SUPPLIED MATERIAL:
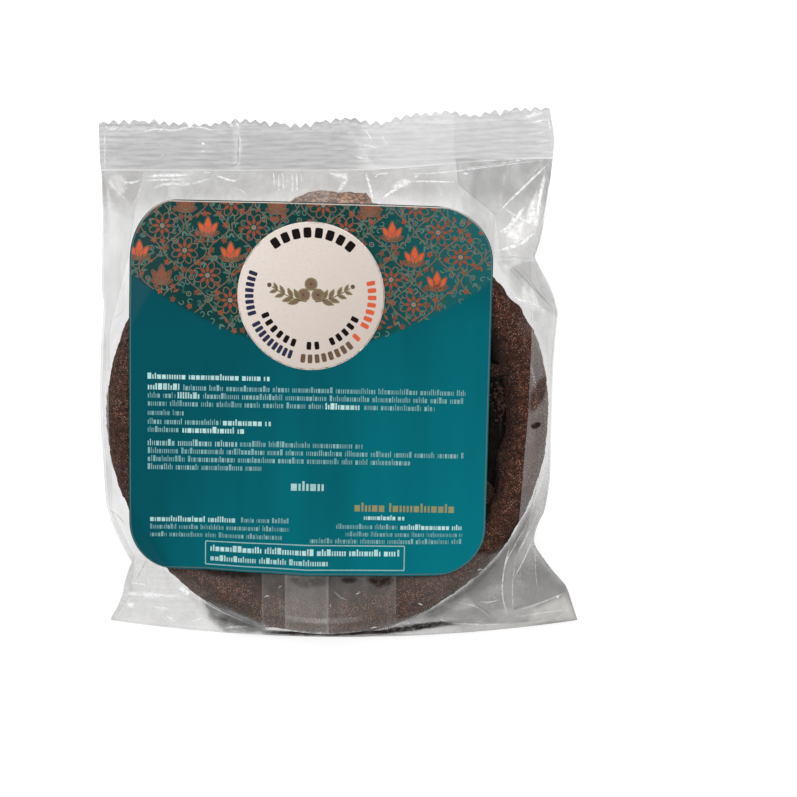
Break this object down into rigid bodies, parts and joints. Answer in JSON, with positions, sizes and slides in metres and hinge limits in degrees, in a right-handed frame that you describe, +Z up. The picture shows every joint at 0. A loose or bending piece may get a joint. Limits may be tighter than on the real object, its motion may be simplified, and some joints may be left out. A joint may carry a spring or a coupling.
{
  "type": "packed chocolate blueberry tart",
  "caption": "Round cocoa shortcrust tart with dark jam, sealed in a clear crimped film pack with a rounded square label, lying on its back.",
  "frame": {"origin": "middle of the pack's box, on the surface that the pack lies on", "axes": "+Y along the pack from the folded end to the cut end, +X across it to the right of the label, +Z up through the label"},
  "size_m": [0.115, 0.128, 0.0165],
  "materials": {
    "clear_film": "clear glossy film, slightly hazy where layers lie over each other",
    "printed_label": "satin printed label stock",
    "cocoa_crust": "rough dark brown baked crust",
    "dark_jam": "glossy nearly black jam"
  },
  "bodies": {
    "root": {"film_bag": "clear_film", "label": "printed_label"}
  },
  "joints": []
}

STATED GOAL:
Write out all the data again, exactly as it appears.

FULL RESPONSE:
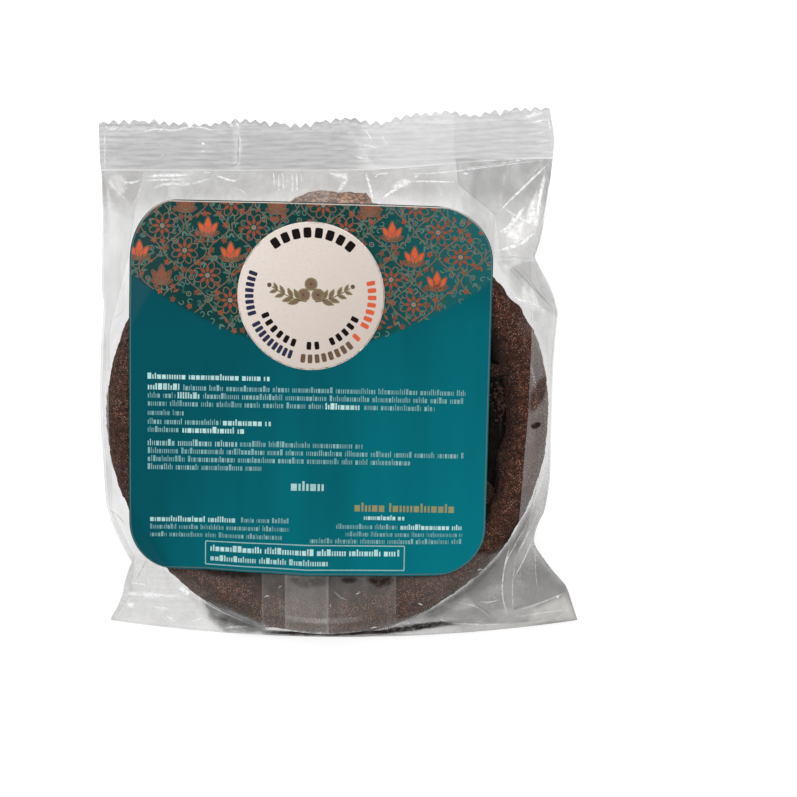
Break this object down into rigid bodies, parts and joints. Answer in JSON, with positions, sizes and slides in metres and hinge limits in degrees, in a right-handed frame that you describe, +Z up. The picture shows every joint at 0. A loose or bending piece may get a joint. Limits may be tighter than on the real object, its motion may be simplified, and some joints may be left out. A joint may carry a spring or a coupling.
{
  "type": "packed chocolate blueberry tart",
  "caption": "Round cocoa shortcrust tart with dark jam, sealed in a clear crimped film pack with a rounded square label, lying on its back.",
  "frame": {"origin": "middle of the pack's box, on the surface that the pack lies on", "axes": "+Y along the pack from the folded end to the cut end, +X across it to the right of the label, +Z up through the label"},
  "size_m": [0.115, 0.128, 0.0165],
  "materials": {
    "clear_film": "clear glossy film, slightly hazy where layers lie over each other",
    "printed_label": "satin printed label stock",
    "cocoa_crust": "rough dark brown baked crust",
    "dark_jam": "glossy nearly black jam"
  },
  "bodies": {
    "root": {"film_bag": "clear_film", "label": "printed_label"}
  },
  "joints": []
}